### WORK TO COMPLETE
Quote every line from the top of the listing down to and including the line that contains "JOINT_LOW_Z = 1.099".

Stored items
>> Begin

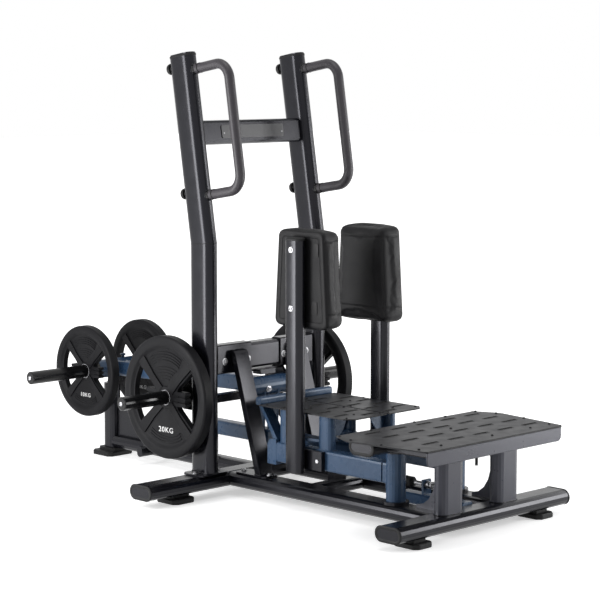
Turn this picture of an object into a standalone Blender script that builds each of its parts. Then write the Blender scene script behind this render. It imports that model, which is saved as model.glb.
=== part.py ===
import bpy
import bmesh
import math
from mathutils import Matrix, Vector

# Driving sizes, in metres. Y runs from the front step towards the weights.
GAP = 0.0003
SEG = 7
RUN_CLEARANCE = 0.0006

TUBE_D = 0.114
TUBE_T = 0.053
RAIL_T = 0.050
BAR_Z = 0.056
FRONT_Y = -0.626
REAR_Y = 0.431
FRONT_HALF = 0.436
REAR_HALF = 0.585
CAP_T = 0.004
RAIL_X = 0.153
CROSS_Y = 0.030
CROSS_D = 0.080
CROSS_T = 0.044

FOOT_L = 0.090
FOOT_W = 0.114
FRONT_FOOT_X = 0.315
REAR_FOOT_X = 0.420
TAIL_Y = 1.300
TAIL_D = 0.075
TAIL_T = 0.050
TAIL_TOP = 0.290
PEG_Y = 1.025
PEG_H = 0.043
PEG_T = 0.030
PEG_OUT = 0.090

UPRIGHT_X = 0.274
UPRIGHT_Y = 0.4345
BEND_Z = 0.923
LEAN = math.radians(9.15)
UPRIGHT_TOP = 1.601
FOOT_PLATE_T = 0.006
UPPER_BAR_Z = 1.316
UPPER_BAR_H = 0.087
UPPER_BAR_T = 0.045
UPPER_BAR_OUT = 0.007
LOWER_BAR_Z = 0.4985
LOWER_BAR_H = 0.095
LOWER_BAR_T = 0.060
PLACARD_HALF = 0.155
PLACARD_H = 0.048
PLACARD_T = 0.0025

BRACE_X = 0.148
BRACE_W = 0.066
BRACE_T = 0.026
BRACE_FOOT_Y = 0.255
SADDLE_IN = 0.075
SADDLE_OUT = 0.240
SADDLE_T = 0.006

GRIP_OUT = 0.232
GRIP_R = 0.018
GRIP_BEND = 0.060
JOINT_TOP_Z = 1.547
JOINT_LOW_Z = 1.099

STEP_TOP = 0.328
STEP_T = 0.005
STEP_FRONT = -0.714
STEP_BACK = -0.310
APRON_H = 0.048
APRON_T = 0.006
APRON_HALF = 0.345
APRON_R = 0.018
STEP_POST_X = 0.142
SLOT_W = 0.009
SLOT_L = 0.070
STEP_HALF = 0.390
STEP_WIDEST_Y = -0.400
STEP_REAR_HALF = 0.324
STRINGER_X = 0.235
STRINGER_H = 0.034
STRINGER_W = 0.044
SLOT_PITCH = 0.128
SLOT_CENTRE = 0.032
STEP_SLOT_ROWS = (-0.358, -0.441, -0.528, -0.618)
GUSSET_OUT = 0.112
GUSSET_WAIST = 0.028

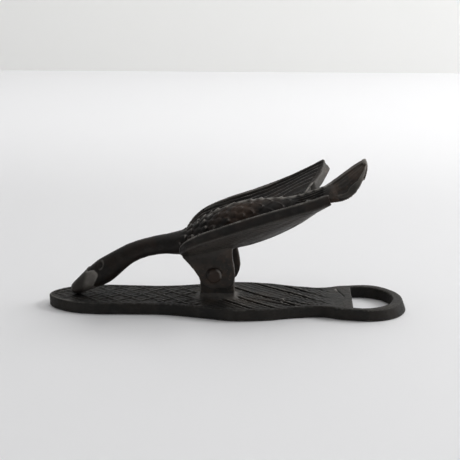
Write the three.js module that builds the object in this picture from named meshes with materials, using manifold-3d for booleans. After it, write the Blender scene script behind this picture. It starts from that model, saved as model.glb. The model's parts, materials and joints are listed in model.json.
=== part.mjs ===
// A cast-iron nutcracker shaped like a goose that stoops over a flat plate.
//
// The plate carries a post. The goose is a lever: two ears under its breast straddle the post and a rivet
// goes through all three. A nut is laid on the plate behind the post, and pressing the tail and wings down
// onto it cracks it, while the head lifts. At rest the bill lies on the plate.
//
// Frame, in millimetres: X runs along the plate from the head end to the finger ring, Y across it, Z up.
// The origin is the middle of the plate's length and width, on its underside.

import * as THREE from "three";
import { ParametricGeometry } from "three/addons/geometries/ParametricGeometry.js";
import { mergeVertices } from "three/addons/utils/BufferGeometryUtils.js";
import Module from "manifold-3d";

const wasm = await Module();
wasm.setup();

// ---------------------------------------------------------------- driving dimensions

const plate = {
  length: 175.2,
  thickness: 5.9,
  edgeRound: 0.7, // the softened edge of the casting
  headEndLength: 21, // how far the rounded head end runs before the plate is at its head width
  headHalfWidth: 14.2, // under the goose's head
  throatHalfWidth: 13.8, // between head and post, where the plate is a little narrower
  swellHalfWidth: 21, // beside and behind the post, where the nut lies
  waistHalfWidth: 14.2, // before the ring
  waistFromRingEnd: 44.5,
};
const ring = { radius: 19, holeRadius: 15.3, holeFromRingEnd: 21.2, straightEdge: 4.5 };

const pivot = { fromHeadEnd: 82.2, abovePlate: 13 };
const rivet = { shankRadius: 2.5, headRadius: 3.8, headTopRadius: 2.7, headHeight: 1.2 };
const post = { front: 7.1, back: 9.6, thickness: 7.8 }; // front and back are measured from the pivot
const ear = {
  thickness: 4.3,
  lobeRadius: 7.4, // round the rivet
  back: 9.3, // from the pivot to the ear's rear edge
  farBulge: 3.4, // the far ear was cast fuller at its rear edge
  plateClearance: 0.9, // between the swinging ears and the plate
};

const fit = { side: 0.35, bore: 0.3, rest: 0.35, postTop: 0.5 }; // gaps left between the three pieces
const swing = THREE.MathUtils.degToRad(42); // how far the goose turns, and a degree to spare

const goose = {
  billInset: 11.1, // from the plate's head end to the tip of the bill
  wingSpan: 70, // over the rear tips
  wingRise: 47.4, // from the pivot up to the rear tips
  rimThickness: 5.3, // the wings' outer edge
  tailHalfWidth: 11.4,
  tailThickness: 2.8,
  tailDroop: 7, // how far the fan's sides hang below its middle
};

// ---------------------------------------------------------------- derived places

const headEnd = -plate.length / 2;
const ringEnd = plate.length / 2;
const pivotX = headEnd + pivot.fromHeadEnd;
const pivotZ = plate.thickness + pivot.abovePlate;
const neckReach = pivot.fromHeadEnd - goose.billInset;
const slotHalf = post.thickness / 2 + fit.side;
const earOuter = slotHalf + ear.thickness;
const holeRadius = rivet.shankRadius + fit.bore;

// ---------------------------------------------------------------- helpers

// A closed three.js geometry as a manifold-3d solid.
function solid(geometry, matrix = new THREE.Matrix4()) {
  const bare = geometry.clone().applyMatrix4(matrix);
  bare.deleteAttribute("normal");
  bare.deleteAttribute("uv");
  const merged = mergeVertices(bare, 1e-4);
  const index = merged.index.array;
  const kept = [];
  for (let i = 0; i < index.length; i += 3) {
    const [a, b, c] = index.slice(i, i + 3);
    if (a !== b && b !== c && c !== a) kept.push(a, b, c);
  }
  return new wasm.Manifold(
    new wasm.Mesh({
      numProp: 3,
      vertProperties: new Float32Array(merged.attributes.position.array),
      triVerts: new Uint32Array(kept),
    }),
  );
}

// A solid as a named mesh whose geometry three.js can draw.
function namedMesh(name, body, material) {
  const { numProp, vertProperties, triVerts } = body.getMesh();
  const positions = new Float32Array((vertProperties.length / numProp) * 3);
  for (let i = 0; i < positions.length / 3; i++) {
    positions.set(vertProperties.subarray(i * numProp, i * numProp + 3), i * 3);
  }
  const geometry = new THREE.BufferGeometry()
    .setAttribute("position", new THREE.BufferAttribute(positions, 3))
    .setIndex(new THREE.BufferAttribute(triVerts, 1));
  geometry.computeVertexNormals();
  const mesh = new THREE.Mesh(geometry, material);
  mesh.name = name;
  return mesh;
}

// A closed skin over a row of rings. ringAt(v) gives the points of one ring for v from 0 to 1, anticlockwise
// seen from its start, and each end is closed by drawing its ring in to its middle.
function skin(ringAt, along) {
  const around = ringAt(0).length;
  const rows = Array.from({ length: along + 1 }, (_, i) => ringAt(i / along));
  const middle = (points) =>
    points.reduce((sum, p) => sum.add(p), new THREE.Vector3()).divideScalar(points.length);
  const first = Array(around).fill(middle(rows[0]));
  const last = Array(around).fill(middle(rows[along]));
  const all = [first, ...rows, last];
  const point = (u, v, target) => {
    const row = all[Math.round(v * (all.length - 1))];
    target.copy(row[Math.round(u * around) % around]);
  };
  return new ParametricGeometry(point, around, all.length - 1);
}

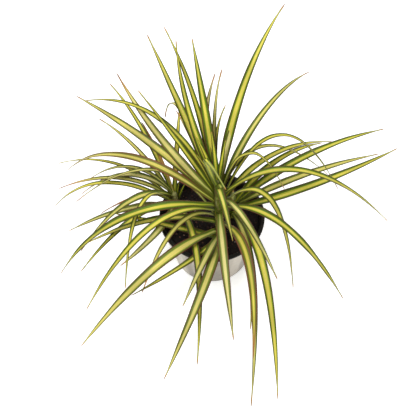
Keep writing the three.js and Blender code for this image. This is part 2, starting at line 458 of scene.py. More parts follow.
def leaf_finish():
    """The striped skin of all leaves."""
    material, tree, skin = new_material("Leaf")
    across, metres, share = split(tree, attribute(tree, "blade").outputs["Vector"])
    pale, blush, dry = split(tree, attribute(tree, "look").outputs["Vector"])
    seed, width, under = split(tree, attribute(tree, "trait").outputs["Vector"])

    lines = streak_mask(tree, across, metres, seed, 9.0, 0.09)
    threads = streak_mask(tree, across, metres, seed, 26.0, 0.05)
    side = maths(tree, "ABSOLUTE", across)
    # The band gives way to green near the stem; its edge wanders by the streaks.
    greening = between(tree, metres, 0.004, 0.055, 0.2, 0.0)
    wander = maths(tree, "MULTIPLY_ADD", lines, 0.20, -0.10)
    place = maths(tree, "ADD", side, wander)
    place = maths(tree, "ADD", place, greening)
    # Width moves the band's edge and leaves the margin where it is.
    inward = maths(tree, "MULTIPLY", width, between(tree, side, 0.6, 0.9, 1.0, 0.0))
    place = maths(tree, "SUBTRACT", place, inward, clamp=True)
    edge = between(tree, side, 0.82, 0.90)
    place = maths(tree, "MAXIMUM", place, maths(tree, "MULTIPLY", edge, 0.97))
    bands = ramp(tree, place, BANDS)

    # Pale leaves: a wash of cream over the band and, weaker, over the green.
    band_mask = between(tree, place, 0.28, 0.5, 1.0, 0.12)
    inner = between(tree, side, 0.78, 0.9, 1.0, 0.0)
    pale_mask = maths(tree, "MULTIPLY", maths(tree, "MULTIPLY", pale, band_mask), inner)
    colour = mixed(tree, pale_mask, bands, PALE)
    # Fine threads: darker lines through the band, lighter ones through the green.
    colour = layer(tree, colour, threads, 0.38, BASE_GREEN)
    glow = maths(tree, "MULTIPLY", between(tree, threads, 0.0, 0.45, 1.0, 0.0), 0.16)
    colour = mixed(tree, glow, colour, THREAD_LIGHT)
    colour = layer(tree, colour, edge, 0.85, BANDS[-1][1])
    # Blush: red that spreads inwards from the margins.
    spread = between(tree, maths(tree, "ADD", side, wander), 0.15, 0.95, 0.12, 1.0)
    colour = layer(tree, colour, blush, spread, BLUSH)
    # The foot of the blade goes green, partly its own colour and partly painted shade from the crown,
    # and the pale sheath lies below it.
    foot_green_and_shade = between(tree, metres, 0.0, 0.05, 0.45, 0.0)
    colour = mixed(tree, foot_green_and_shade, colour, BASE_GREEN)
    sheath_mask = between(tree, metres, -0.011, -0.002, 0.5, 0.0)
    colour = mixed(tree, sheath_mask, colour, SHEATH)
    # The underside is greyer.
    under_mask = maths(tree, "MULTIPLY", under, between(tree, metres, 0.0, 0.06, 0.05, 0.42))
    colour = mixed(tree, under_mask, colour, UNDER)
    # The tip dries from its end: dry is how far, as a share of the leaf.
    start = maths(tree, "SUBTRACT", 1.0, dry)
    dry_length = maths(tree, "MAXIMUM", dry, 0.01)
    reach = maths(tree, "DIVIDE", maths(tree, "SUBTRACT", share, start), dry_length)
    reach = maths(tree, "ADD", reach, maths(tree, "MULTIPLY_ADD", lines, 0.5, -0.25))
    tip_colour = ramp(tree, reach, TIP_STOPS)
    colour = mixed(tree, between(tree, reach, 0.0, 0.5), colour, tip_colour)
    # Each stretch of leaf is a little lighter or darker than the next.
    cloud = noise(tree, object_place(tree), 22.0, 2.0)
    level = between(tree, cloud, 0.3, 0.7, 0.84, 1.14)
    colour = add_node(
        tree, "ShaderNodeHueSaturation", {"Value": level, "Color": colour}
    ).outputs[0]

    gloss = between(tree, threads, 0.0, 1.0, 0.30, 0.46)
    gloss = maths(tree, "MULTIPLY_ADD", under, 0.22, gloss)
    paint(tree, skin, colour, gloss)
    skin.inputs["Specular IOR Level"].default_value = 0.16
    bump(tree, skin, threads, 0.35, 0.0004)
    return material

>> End

### WRITTEN SOLUTION
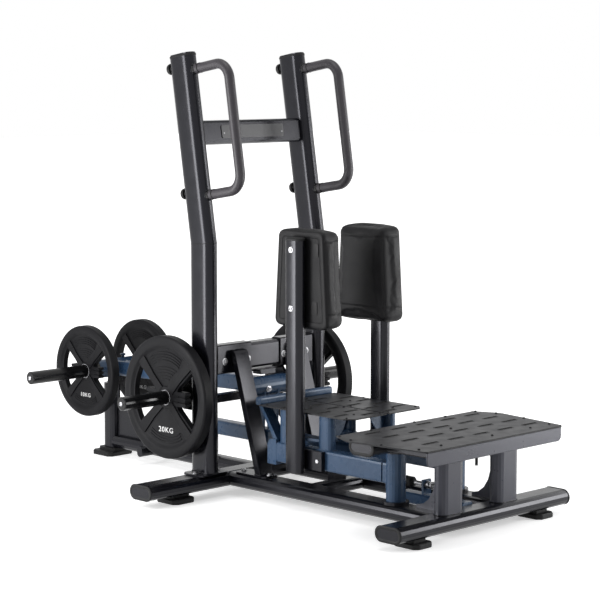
Turn this picture of an object into a standalone Blender script that builds each of its parts. Then write the Blender scene script behind this render. It imports that model, which is saved as model.glb.
=== part.py ===
import bpy
import bmesh
import math
from mathutils import Matrix, Vector

# Driving sizes, in metres. Y runs from the front step towards the weights.
GAP = 0.0003
SEG = 7
RUN_CLEARANCE = 0.0006

TUBE_D = 0.114
TUBE_T = 0.053
RAIL_T = 0.050
BAR_Z = 0.056
FRONT_Y = -0.626
REAR_Y = 0.431
FRONT_HALF = 0.436
REAR_HALF = 0.585
CAP_T = 0.004
RAIL_X = 0.153
CROSS_Y = 0.030
CROSS_D = 0.080
CROSS_T = 0.044

FOOT_L = 0.090
FOOT_W = 0.114
FRONT_FOOT_X = 0.315
REAR_FOOT_X = 0.420
TAIL_Y = 1.300
TAIL_D = 0.075
TAIL_T = 0.050
TAIL_TOP = 0.290
PEG_Y = 1.025
PEG_H = 0.043
PEG_T = 0.030
PEG_OUT = 0.090

UPRIGHT_X = 0.274
UPRIGHT_Y = 0.4345
BEND_Z = 0.923
LEAN = math.radians(9.15)
UPRIGHT_TOP = 1.601
FOOT_PLATE_T = 0.006
UPPER_BAR_Z = 1.316
UPPER_BAR_H = 0.087
UPPER_BAR_T = 0.045
UPPER_BAR_OUT = 0.007
LOWER_BAR_Z = 0.4985
LOWER_BAR_H = 0.095
LOWER_BAR_T = 0.060
PLACARD_HALF = 0.155
PLACARD_H = 0.048
PLACARD_T = 0.0025

BRACE_X = 0.148
BRACE_W = 0.066
BRACE_T = 0.026
BRACE_FOOT_Y = 0.255
SADDLE_IN = 0.075
SADDLE_OUT = 0.240
SADDLE_T = 0.006

GRIP_OUT = 0.232
GRIP_R = 0.018
GRIP_BEND = 0.060
JOINT_TOP_Z = 1.547
JOINT_LOW_Z = 1.099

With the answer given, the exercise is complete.